Here, helped by country’s producer du jour Dave Cobb, the man behind the controls for all of Isbell’s recent records, plus more mainstream country artists like Chris Stapleton and the Zac Brown Band, it serves a different function. No longer even immediately recognizable as a violin, Shires plugs it in, and fucks it up, and creates this beautiful, beguiling, fluid sound that acts as a backdrop for the songs, not sounding like anyone but herself. “I was talking to Dave and saying I would really like it not to take the back seat, because it’s very much a part of what makes me happy, and he said, 'Well, I’ve got some ideas.' And I said, 'Let’s try em out!' It was a really good moment to be able to go forward and take my violin with me, and not have to abandon it in whatever, just because of the sound the record was shaping up to be.”

A key moment in Shires’ life happened when she was on the road with Shaver, before she’d moved to Nashville to, in her words, “embark on her dream of being a waitress.” In the tour van, she played him some of her own songs, and he said, “You’re a great songwriter, and you could be a really great songwriter.” What’s clear is that Shires has worked on adding that “really” into that description.

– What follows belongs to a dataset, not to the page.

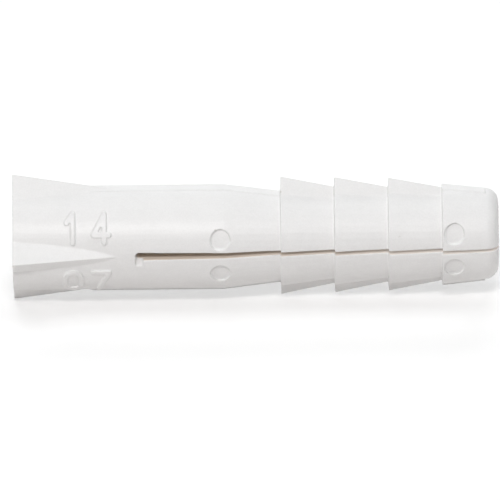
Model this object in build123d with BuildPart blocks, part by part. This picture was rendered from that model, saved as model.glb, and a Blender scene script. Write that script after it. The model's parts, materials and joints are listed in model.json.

She’s thought about her craft, she’s changed her life to facilitate her improving, she undertook a creative writing master's at Sewanee University, something she gives huge credit to in terms of helping her writing.

With "Break Out The Champagne," the album gives us another statement of intent. It’s a song about going down swinging, told in three moments—being told the apocalypse is coming in the bathroom of a club, finding out an engine has failed when you’re 35,000 feet in the air, and at the end of a relationship. Once again, there’s detail and specificity here, told very economically, but also with a wry, Warren Zevon-esque sense of humor that underpins Shires’ whole personality. Listening to it, it’s amazing to think that the middle verse actually did happen to her, on a flight between Dulles and London. “In the middle of that, it felt like such a lonely place to be, and I just thought, Man, next time I should turn it into a party. Go out in glory.” Talking about how she’s able to translate difficult moments into song, she describes almost playing a trick on herself: “I rewrote the experience, so I almost believe that’s how it happened now. A little bit of humor can make it easier.” So now, instead of a memory about a silent plane cabin drenched in uncertainty, landing in an abandoned airfield in Maine, she’s able to sing, Let’s get on with the shitshow! as the world crashes down around her.

There is a moment, halfway through our chat, where I tell Shires about a heritage BBC radio show called Desert Island Discs. If you are a guest on Desert Island Discs, your task is to pick seven songs that you would take to a desert island with you. Seven songs that define your life. “Seven!? Just seven!?” she says. Just seven, yes. She rattles off Leonard Cohen, a songwriting hero, and specifically "Bird on a Wire." Tom Petty’s "It’s Good To Be King." Neutral Milk Hotel’s "Holland 1945." Whenever I think that portion of the conversation is over, another person pops up: “Ryan Adams too!” “Oh, we can’t leave out my all-time hero, Gillian Welch!” “Life wouldn’t be very great if we didn’t have Paul Simon’s songs, y’know?” She then briefly started singing Counting Crows’ "Miller’s Angels." It was great. So much music is in Shires’ head at once, and so much of it comes out on this record, and you feel will come on on subsequent records. She has spent enough time listening, and playing, and studying, and now she is front and center. Long may she continue there.